Avoid using text for user_id queries.

Numeric Types

integer/long: Integers, such as age.
float/double: Floating-point numbers, such as price.
Example:

json
"price": {
  "type": "float",
  "format": "currency"
}

Best practices: Specify precision for numeric fields (e.g., float for currency). Avoid storing numbers in text fields.

Date Type

Purpose: Date-time values, such as log timestamps.
Characteristics: Automatically parses date strings, supports time-range queries.
Example:

json
"created_at": {
  "type": "date",
  "format": "yyyy-MM-dd'T'HH:mm:ss.SSSZ"
}

Best practices: Specify format to avoid parsing errors. For example, created_at should use date type, not text.

IP Type

Purpose: IP addresses, such as user access sources.
Characteristics: Automatically parses IP addresses, supports network range queries.
Example:

json
"ip_address": {
  "type": "ip"
}

Best practices: Use only for IP address fields. Avoid text for IP filtering, which causes performance degradation.

Nested Type

Purpose: Handle nested objects within arrays, such as product tags.
Characteristics: Prevents flattening, supports independent queries.
Example:

json
"tags": {
  "type": "nested",
  "properties": {
    "name": { "type": "keyword" }
  }
}

Best practices: Use for independent array element queries. For example:

json
"tags": {
  "type": "nested",
  "properties": {
    "tag_name": { "type": "keyword" }
  }
}

Avoid object type to prevent flattening errors.

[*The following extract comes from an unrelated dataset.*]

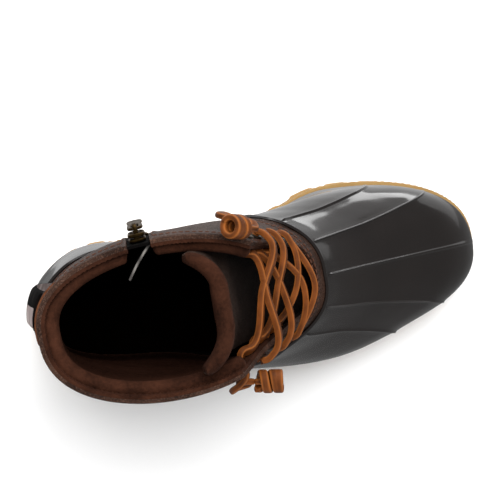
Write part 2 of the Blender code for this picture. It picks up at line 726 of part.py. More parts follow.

Elasticsearch Field Type Selection Decision Tree

1.3 How to Choose the Right Field Types

Select field types based on these principles, considering real-world scenarios:

Query requirements first:
- Full-text search: Use text type (e.g., title field).
- Exact matching: Use keyword type (e.g., status field).
- Numeric ranges: Use numeric types (e.g., price field).
- Date filtering: Use date type (e.g., created_at field).
Analysis requirements:
- Aggregation operations: Prioritize keyword or date types. For example, aggregating status requires keyword.
- Text analysis: Use text for tokenization; use keyword to preserve original values.
Storage efficiency:
- text types consume more storage (post-tokenization) for large text; keyword types are smaller for small-value fields.
- For high-frequency query fields, prioritize keyword to reduce indexing overhead.
Avoid common pitfalls:
- Incorrect example: Executing term query on text field:

json
"query": {
  "term": {
    "title": { "value": "Elasticsearch" }
  }
}

Results in tokenization errors and empty responses.

Correct approach: Add a keyword subfield to text fields or use text with match queries.

Code Example: Index Mapping Design

Here is a practical index mapping example showing correct mixed-type field selection:

json
{
  "mappings": {
    "properties": {
      "title": {
        "type": "text",
        "analyzer": "standard"
      },
      "status": {
        "type": "keyword",
        "ignore_above": 256
      },
      "price": {
        "type": "float",
        "format": "currency"
      },
      "created_at": {
        "type": "date",
        "format": "yyyy-MM-dd'T'HH:mm:ss.SSSZ"
      },
      "ip_address": {
        "type": "ip"
      },
      "tags": {
        "type": "nested",
        "properties": {
          "name": { "type": "keyword" }
        }
      }
    }
  }
}

Best practices summary:

Always explicitly declare field types to avoid defaults.
Match type to use case: text for search, keyword for exact matches.
Optimize for performance: Use keyword subfields for text fields when needed.
Validate with real data: Test queries to ensure correct type handling.